An increase in the quantity of dollars will decrease the value of dollars (all things being constant) and this will drive up the price of gold AS MEASURED IN DOLLARS.
If only the price of gold was rising, then news headlines should say “Gold price rising.” And we would want to know if there was a sudden change in the supply or demand. We’d want to know what industries or consumer groups switched to buying gold instead of something else or if a group of gold mines suddenly stopped mining.
When the price of everything is going up, then the dollar is losing value. Consider the rise in these commodities, as reported by Bloomberg News:
The Standard & Poor’s 500 stock index gained 17 percent this year, and the Reuters/Jefferies CRB Index of 19 commodities gained 13 percent, including a 97 percent jump in copper, a 60 percent rally in crude oil and a doubling of sugar prices.
When the price of “everything” is rising, you can protect yourself by owning a “thing” meaning a product, not fiat paper money such as US dollars or Euros or even the Australian dollar, rising recently due to central bank interest rate changes, though still a paper currency.
The key quote from the Bloomberg article is this:
Gold has more than tripled in the past eight years as the dollar tumbled 67 percent versus the euro, according to data compiled by Bloomberg.

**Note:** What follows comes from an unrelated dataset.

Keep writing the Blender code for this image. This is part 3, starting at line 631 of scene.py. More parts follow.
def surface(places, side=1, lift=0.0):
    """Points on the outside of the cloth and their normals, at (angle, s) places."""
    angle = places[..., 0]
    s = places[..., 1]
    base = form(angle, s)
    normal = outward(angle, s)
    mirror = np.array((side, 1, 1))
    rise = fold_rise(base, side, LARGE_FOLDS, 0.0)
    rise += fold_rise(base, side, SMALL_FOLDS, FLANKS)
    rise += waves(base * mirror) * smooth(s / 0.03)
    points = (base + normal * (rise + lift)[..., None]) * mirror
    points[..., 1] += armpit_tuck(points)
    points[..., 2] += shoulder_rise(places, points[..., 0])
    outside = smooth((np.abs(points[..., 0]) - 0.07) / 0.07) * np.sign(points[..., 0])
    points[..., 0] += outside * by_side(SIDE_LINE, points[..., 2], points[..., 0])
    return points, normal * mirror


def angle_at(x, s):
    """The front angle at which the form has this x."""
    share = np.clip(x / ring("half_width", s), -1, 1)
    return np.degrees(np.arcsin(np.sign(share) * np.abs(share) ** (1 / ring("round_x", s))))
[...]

If we were reporting the euro price like many news organizations report the dollar price, then the headline would be the “Price of euro rises 67 percent,” just like headlines read “Price of gold has risen 18 percent this year.” The underlying story for both prices rises is the massive devaluation of the dollar due to a massive increase in the monetary base.
If you had owned bullion this past year instead of dollars, you would have beaten the 13 percent increase in the Reuters/Jefferies CRB Commodities Index noted above. If you chose to own dollars, instead of bullion or a “thing,” the purchasing power of your money can buy 13 percent less commodities, meaning 13 percent less of mostly everything.

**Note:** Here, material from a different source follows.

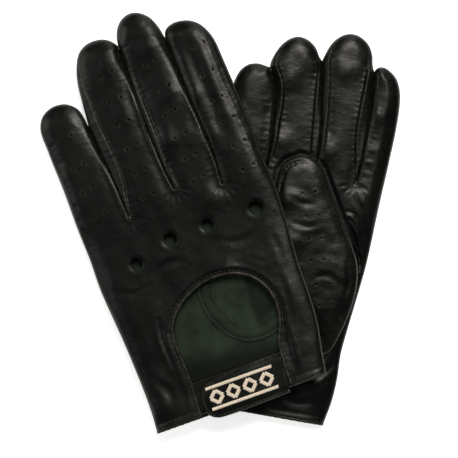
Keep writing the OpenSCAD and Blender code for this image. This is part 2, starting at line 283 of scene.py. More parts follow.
def tessellate(loop, holes, lines, pitch, rows):
    """Triangles that fill a loop, less its holes, with extra rows of points beside some lines."""
    points, edges = [], []
    for chain, closed in [(c, True) for c in (loop, *holes)] + [(c, False) for c in lines]:
        first, last = len(points), len(points) + len(chain) - 1
        points.extend(chain)
        edges += [(i, i + 1) for i in range(first, last)] + [(last, first)] * closed
    fixed = np.array(points)
    extra = np.empty((0, 2))
    for line, gaps in rows:
        beside = np.vstack([line + normals_of(line) * k * s for k in gaps for s in (1, -1)])
        beside = beside[inside(beside, loop)]
        extra = np.vstack([extra, apart(beside, np.vstack([fixed, extra]), 0.3)])
    lo, hi = loop.min(0), loop.max(0)
    xs = np.arange(lo[0], hi[0], pitch)
    ys = np.arange(lo[1], hi[1], pitch * 0.866)
    grid = np.array([(x + (j % 2) * pitch / 2, y) for j, y in enumerate(ys) for x in xs])
    grid = grid[inside(grid, loop)]
    for h in holes:
        grid = grid[~inside(grid, h)]
        extra = extra[~inside(extra, h)]
    grid = apart(grid, np.vstack([fixed, extra]), pitch * 0.6)
    everything = [Vector(p) for p in np.vstack([fixed, extra, grid])]
    verts, _, faces, *_ = delaunay_2d_cdt(everything, edges, [], 0, 1e-5)
    verts, faces = np.array([tuple(v) for v in verts]), np.array(faces)
    middle = verts[faces].mean(1)
    keep = inside(middle, loop)
    for h in holes:
        keep &= ~inside(middle, h)
    return verts, faces[keep]


# ---- places

JOINTS = {j["name"]: j for j in frame["joints"]}


def glove_frame(side):
    """Origin and axes of a glove, from its joints: the strap's runs along Y and the thumb's along Z."""
    swing, strap = JOINTS[f"{side}_thumb_swing"], JOINTS[f"{side}_strap_open"]
    turn = 1 if side == "left" else -1
    y = np.array(strap["axis"]) * turn
    z = -np.array(swing["axis"]) * turn
    x = np.cross(y, z) * turn
    x, y, z = (v / length_of(v) for v in (x, y, z))
    axes = np.column_stack([x, y, z])
    origin = np.array(swing["pos_m"]) / MM - axes @ THUMB_PIVOT
    return origin, axes


PLACES = {side: glove_frame(side) for side in ("left", "right")}


# Beyond the glove below, the left glove sinks toward the table: from where, which way, how far
# and over what distance
SINK_FROM = (-48, 22)
SINK_ALONG = (-0.867, 0.498)
SINK = 4.4
SINK_REACH = 88


def place(side, p):
    """Points in a glove's frame, in millimetres, as points of the model in metres."""
    origin, axes = PLACES[side]
    p = np.asarray(p, float)
    out = origin + p @ axes.T
    if side == "left":
        out[:, 2] -= SINK * smooth((p[:, :2] - SINK_FROM) @ SINK_ALONG, 0, SINK_REACH)
    return out * MM


# How each glove is turned, seen from above. The outlines are drawn as they look from there.
TURNS = {"left": 20, "right": -10}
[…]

InflationData.com explains that gold is a good “crisis” hedge but not necessarily a good inflation hedge because people tend to buy more gold during times of turmoil. During some instances of inflation, gold lost purchasing power.
From the peak in1980 the inflation rate declined but cumulative inflation climbed steadily upward. But rather than keeping up with inflation the price of Gold fell from the peak of $850 per ounce down to under $300 in 2001.
But in inflation adjusted dollars the scene is even worse. The 1980 peak in 2007 inflation adjusted dollars was over $2100 and it fell to under $346 losing a whopping 84% of its value!
So even though inflation rose… gold fell… because the fear level was low (and possibly because governments worldwide manipulated the price).